The contentious South China Sea dispute would not be a hot discussion during the Asean Summit in Thailand this weekend as members are likely to welcome the early completion of the first reading of the code of conduct (COC) despite looming concerns.

The chair’s draft statement for the Asean+3 (Asean, China, Japan and South Korea) makes no mention of the contentious sea conflict, but the other two drafts for the Asean Summit and the East Asia Summit seen by The Nation expressed satisfaction at the early completion of the first reading of the COC text.

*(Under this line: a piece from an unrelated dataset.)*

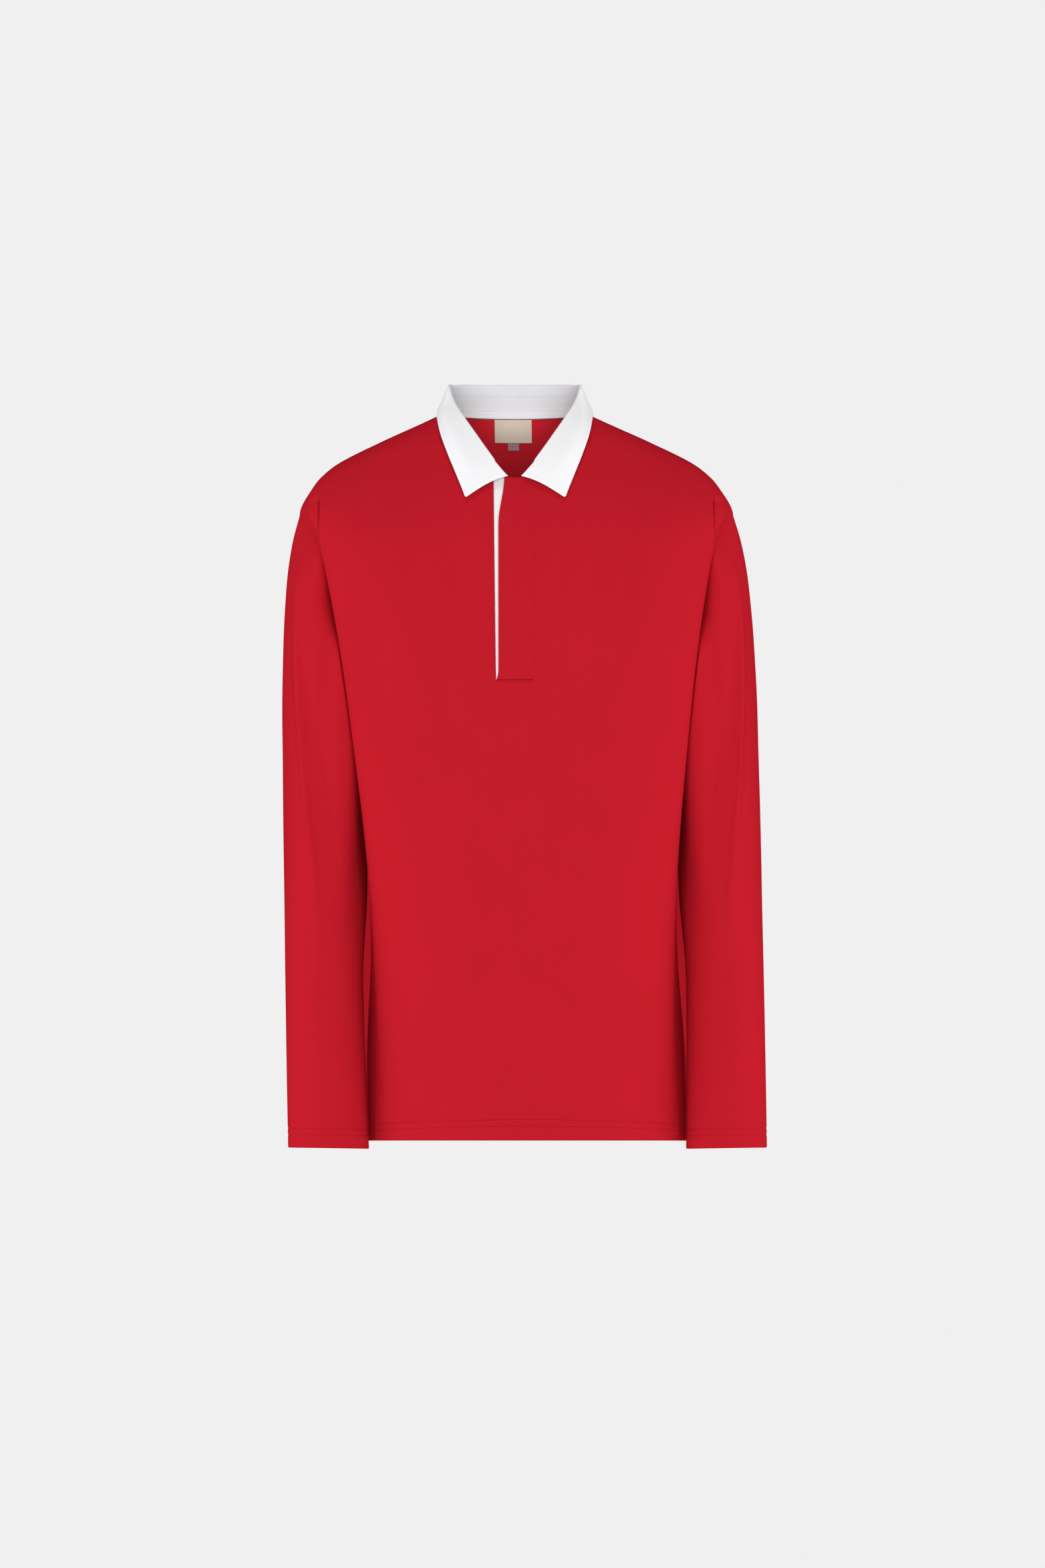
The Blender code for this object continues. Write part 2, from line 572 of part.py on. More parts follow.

Many members of the regional group have been at loggerheads with China over territorial disputes in the South China Sea for decades. The group and Beijing signed a non-binding Declaration on the Conduct of Parties in the South China Sea (DOC) in 2002 but the disputes and tensions have continued as claimants have reclaimed land and built some facilities that can be used for military purposes in the areas.

While calling for full implementation of the DOC, the group has sat with China to have the COC as a legally binding instrument to control the behaviour of riparian states. The first reading of the negotiated text was finished in July, five months ahead of schedule.

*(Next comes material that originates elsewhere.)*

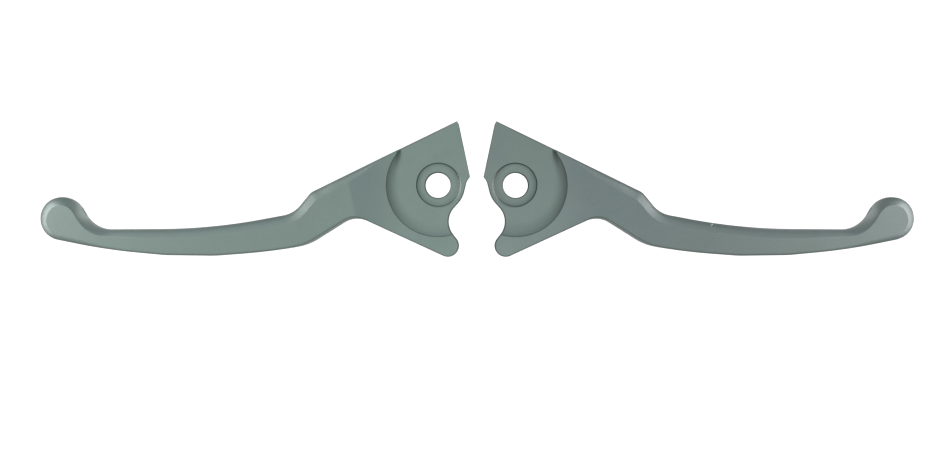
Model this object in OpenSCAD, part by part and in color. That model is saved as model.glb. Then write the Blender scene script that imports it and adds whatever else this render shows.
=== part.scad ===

A draft statement by the Asean Summit chair says: “We emphasised the need to maintain an environment conducive to the COC negotiations, and thus welcomed practical measures that could reduce tensions and the risk of accidents, misunderstandings and miscalculation.”

Two paragraphs of the chair’s draft statement for the East Asia Summit, which would also bring together leaders from the US, China, Russia, India and Australia, almost repeats the Asean statement.

Both the drafts refer to concerns about land reclamation activities in the area, which have eroded trust and confidence, increased tensions and may undermine peace, security and stability in the region. The two statements likely copied the same words to reaffirm the need to enhance mutual trust and confidence, exercise self-restraint in the conduct of activities and avoid actions that may further complicate the situation and pursue peaceful resolution of disputes in accordance with international law, including the 1982 United Nations Convention on the Law of the Sea (UNCLOS).

Asean and China planned to have three rounds, which they call reading, of negotiations on the text of the COC whose contents are yet to be made public.

Territorial claimants such as Vietnam and the Philippines have occasionally expressed their hope to see a collective stance from the regional grouping against coercions committed by China in the contentious sea. Vietnam faced a stand-off with a Chinese survey ship in July and wanted Asean to address the issue during its gathering in Bangkok.

In early October, Vietnamese Foreign Ministry spokeswoman Le Thi Thu Hang cited information from competent Vietnamese agencies as saying that a Chinese vessel group has continued to expand its operations in Vietnam’s exclusive economic zone and continental shelf, seriously violating Vietnam’s sovereign right and jurisdiction as defined in the 1982 UNCLOS of which both Vietnam and China are members.

Vietnam resolutely opposes the action and has made contact with the Chinese side, Hang said. Hanoi called for constructive talks to solve the problem through which Asean should have a collective voice, especially during the forthcoming summits and COC talks.

Former Philippine foreign secretary Albert del Rosario reportedly said on Monday that the COC must include the landmark 2016 Hague ruling -- which ruled in favour of Manila -- to make sure the long-delayed sea code abides by the rule of law.

Del Rosario, who was the Philippines’ foreign secretary when it decided to file its historic case against China three years ago, urged Asean to exercise “utmost vigilance” in ensuring the COC was not used by China to undermine the arbitral ruling, which upheld provisions of the UNCLOS and invalidated China’s nine-dash line, according to Rappler news website.

However, the incumbent Philippine administration under President Rodrigo Duterte has adopted a soft stance towards China since he took power in 2016.